§ Problem description: The data below is to be returned in full and exactly.

§ Provided data:
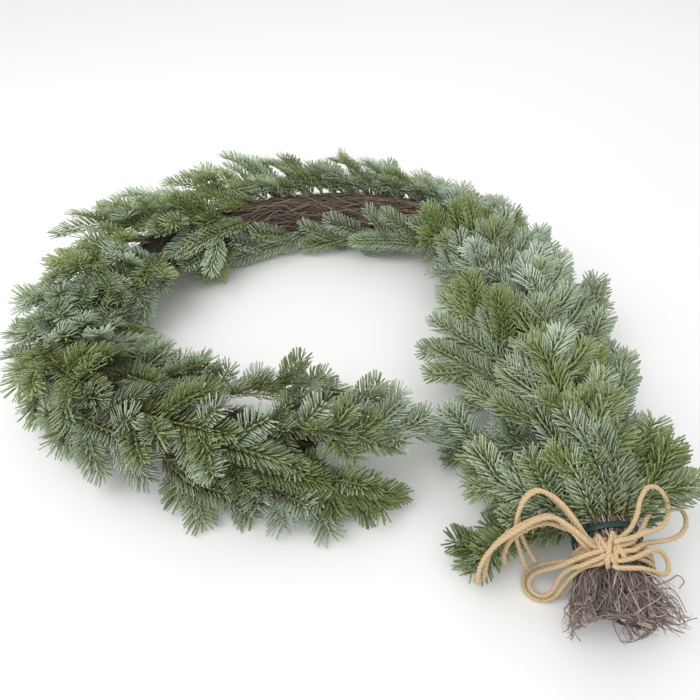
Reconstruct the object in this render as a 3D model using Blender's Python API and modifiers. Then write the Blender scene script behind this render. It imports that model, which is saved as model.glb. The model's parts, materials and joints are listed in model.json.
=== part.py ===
"""Noble fir garland, lying as an open hook on a flat surface.

A rope of fine vine twigs carries sprays of noble fir, laid like thatch from the bow towards the free end.
At the bow a green band and three turns of jute twine hold the bundle, which ends in a short broom.
Metres, +Z up. The garland lies on z = 0, and the origin is under the middle of its box.
"""

import math
import random

import bmesh
import bpy
import numpy as np
from mathutils import Matrix

MM = 0.001
UP = np.array([0.0, 0.0, 1.0])

# The garland lies so that the middle of its box, its free cords left out, is over the origin
FRAME_SHIFT = np.array([13.25, -0.95, 0.0]) * MM

# Middle line of the vine core, from the trimmed broom end to the free end, in millimetres
CORE_ROUTE = [
    (320, -431, 39), (332, -384, 48), (332, -310, 55), (323, -188, 58), (323, -11, 58), (289, 206, 58),
    (177, 300, 58), (-20, 333, 58), (-210, 265, 58), (-335, 160, 58), (-384, 37, 58), (-377, -76, 58),
    (-288, -171, 57), (-185, -208, 56), (-51, -221, 54), (22, -237, 49),
]
CORE_STATIONS = (0, 27, 37, 84, 120, 150, 1880, 1950, 2040)
CORE_RADII = (41, 39.5, 36, 36, 37.2, 38, 38, 32, 13)
CORE_LOBES = 8
LOBE_HEIGHT = 0.08
LOBE_TURN = 900 * MM
ROUND_STATIONS = (27, 37, 84, 120)
BOW_RINGS = (0, 16, 30, 37, 52, 68, 84, 100, 120)
RING_STEP = 50 * MM
CORE_STEP = 5 * MM

# The broom end is cut aslant, longer on top, and sags onto the surface
BROOM_SLANT = 13 * MM
BROOM_SAG = 4 * MM
BROOM_LENGTH = 30 * MM
TWIG_RADIUS = 1.3 * MM
TWIG_COUNT = 12
TWIG_SUNK = 9 * MM
TWIG_RISE = 12 * MM

BAND_STATION = 78 * MM
BAND_WIDTH = 7 * MM
BAND_THICK = 1.2 * MM
BAND_SIDES = 24
TOUCH_GAP = 0.35 * MM
TURNED_GAP = 1.05 * MM

TWINE_RADIUS = 2.75 * MM
TWINE_STEP = 16.5 * MM
WRAP_STATION = 51 * MM
WRAP_TURNS = 3
WRAP_PITCH = 6.1 * MM
WRAP_STEPS = 14
WRAP_ROOM = 0.65 * MM
KNOT_CLOCK = math.radians(-23)
KNOT_HALF = 12.5 * MM
KNOT_STRANDS = (-7.8, -2.6, 2.6, 7.8)
KNOT_REACHES = (0.96, 1.08, 1.08, 0.96)
KNOT_RISE = 10.5 * MM
KNOT_ROUND = 0.7
KNOT_HEART = (9.5 * MM, 11 * MM, 5.5 * MM)
KNOT_HEART_RISE = 3.5 * MM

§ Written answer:
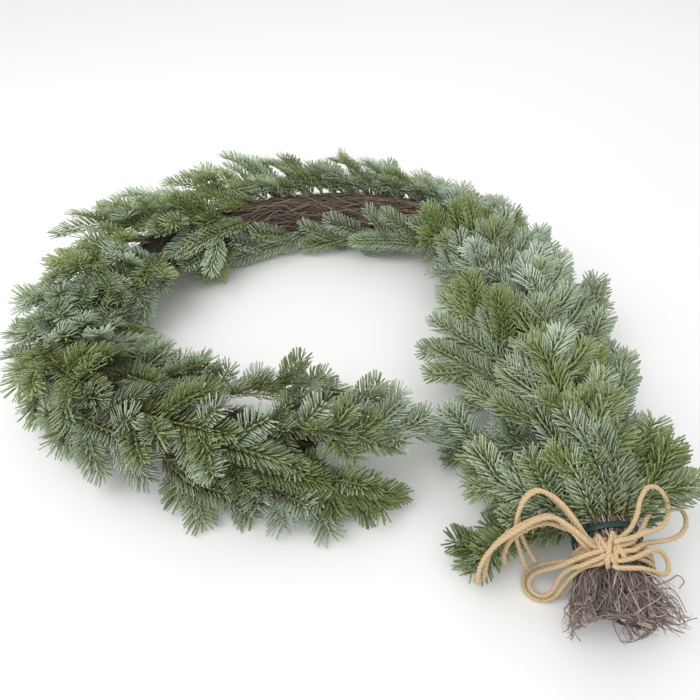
Reconstruct the object in this render as a 3D model using Blender's Python API and modifiers. Then write the Blender scene script behind this render. It imports that model, which is saved as model.glb. The model's parts, materials and joints are listed in model.json.
=== part.py ===
"""Noble fir garland, lying as an open hook on a flat surface.

A rope of fine vine twigs carries sprays of noble fir, laid like thatch from the bow towards the free end.
At the bow a green band and three turns of jute twine hold the bundle, which ends in a short broom.
Metres, +Z up. The garland lies on z = 0, and the origin is under the middle of its box.
"""

import math
import random

import bmesh
import bpy
import numpy as np
from mathutils import Matrix

MM = 0.001
UP = np.array([0.0, 0.0, 1.0])

# The garland lies so that the middle of its box, its free cords left out, is over the origin
FRAME_SHIFT = np.array([13.25, -0.95, 0.0]) * MM

# Middle line of the vine core, from the trimmed broom end to the free end, in millimetres
CORE_ROUTE = [
    (320, -431, 39), (332, -384, 48), (332, -310, 55), (323, -188, 58), (323, -11, 58), (289, 206, 58),
    (177, 300, 58), (-20, 333, 58), (-210, 265, 58), (-335, 160, 58), (-384, 37, 58), (-377, -76, 58),
    (-288, -171, 57), (-185, -208, 56), (-51, -221, 54), (22, -237, 49),
]
CORE_STATIONS = (0, 27, 37, 84, 120, 150, 1880, 1950, 2040)
CORE_RADII = (41, 39.5, 36, 36, 37.2, 38, 38, 32, 13)
CORE_LOBES = 8
LOBE_HEIGHT = 0.08
LOBE_TURN = 900 * MM
ROUND_STATIONS = (27, 37, 84, 120)
BOW_RINGS = (0, 16, 30, 37, 52, 68, 84, 100, 120)
RING_STEP = 50 * MM
CORE_STEP = 5 * MM

# The broom end is cut aslant, longer on top, and sags onto the surface
BROOM_SLANT = 13 * MM
BROOM_SAG = 4 * MM
BROOM_LENGTH = 30 * MM
TWIG_RADIUS = 1.3 * MM
TWIG_COUNT = 12
TWIG_SUNK = 9 * MM
TWIG_RISE = 12 * MM

BAND_STATION = 78 * MM
BAND_WIDTH = 7 * MM
BAND_THICK = 1.2 * MM
BAND_SIDES = 24
TOUCH_GAP = 0.35 * MM
TURNED_GAP = 1.05 * MM

TWINE_RADIUS = 2.75 * MM
TWINE_STEP = 16.5 * MM
WRAP_STATION = 51 * MM
WRAP_TURNS = 3
WRAP_PITCH = 6.1 * MM
WRAP_STEPS = 14
WRAP_ROOM = 0.65 * MM
KNOT_CLOCK = math.radians(-23)
KNOT_HALF = 12.5 * MM
KNOT_STRANDS = (-7.8, -2.6, 2.6, 7.8)
KNOT_REACHES = (0.96, 1.08, 1.08, 0.96)
KNOT_RISE = 10.5 * MM
KNOT_ROUND = 0.7
KNOT_HEART = (9.5 * MM, 11 * MM, 5.5 * MM)
KNOT_HEART_RISE = 3.5 * MM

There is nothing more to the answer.